Variety stated that the film "has taken something not too original (the Cinderella theme) and dressed it up like new. Monroe is a delight...Yves Montand...gives a sock performance, full of heart and humour." The highlight of the film according to The New York Times was Milton Berle, who stole the show.

Review aggregation website Rotten Tomatoes gives the film an approval rating of 60% based on 15 critics.

Krasna said "it’s a very well-mounted picture of its kind. But, the gimmick that started it (genius is the word I mean when I say gimmick—gimmick is not a word to be sneered at) is Lancaster trying to sing, Lancaster getting all those laughs by dancing so lousy. The casting ruined it."

===Accolades and aftermath===
Let's Make Love received a nomination for Academy Award for Best Original Score for Lionel Newman and Earle H. Hagen and two BAFTA nominations for Best Film from any Source for George Cukor and for Best Foreign Actor (Montand). It also received a Golden Globe nomination for Best Picture Musical.

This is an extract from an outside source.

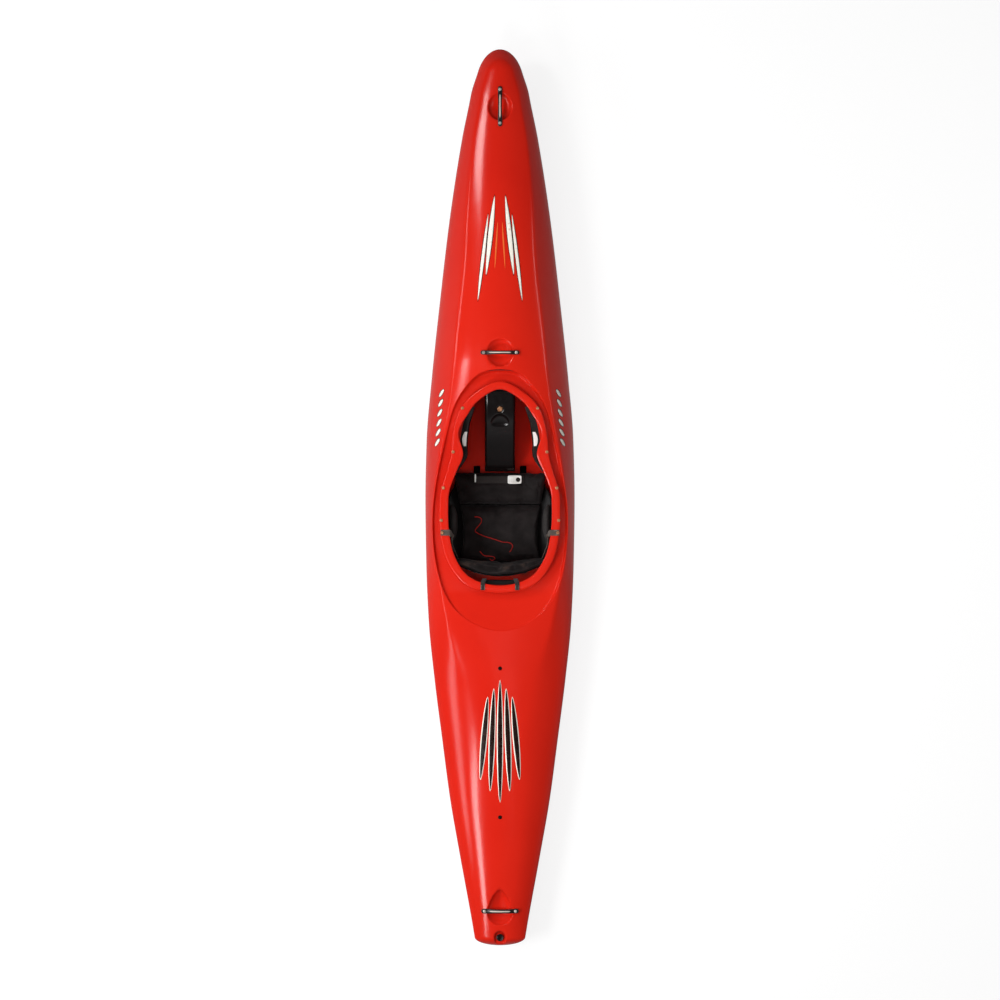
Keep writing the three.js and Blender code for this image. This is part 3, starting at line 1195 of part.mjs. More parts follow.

Not long before she died in 1962, Monroe commented that the role of Amanda was the worst in her career. In her opinion, there was "no role...that you had to wrack your brain...there was nothing there with the writing" and that it had "been part of an old contract." Arthur Miller was also critical of the film, stating that despite his efforts to improve the script it was "like putting plaster on a peg leg." During an interview with David Letterman in 1988, Montand acknowledged his difficulties with the script and his problem speaking English, but said it was an honor to work alongside Monroe.

==Songs==
- "Let's Make Love" (Sammy Cahn and Jimmy Van Heusen) – sung by Marilyn Monroe and chorus, then by Monroe with Frankie Vaughan and again with Montand.
- "My Heart Belongs to Daddy" (Cole Porter) – sung by Monroe
- "Give Me the Simple Life" (Rube Bloom and Harry Ruby) – (parody) sung by Frankie Vaughan
- "Crazy Eyes" (Cahn and Van Heusen) – sung by Frankie Vaughan
- "Specialization" (Cahn and Van Heusen) – sung by Monroe and Frankie Vaughan
- "Incurably Romantic" (Cahn and Van Heusen) – sung by Bing Crosby and Montand, by Monroe and Montand and again by Monroe and Frankie Vaughan.

== In popular culture ==
In the 1992 film Cool World, Kim Basinger performed impressions of Monroe with Frank Sinatra Jr. singing the title song of the original film.

==Novelization==
In advance of the film's release (as was the custom of the era), a paperback novelization of the screenplay was published in 1960 by Bantam Books, by-lined by Matthew Andrews, which seems to have been a pseudonym.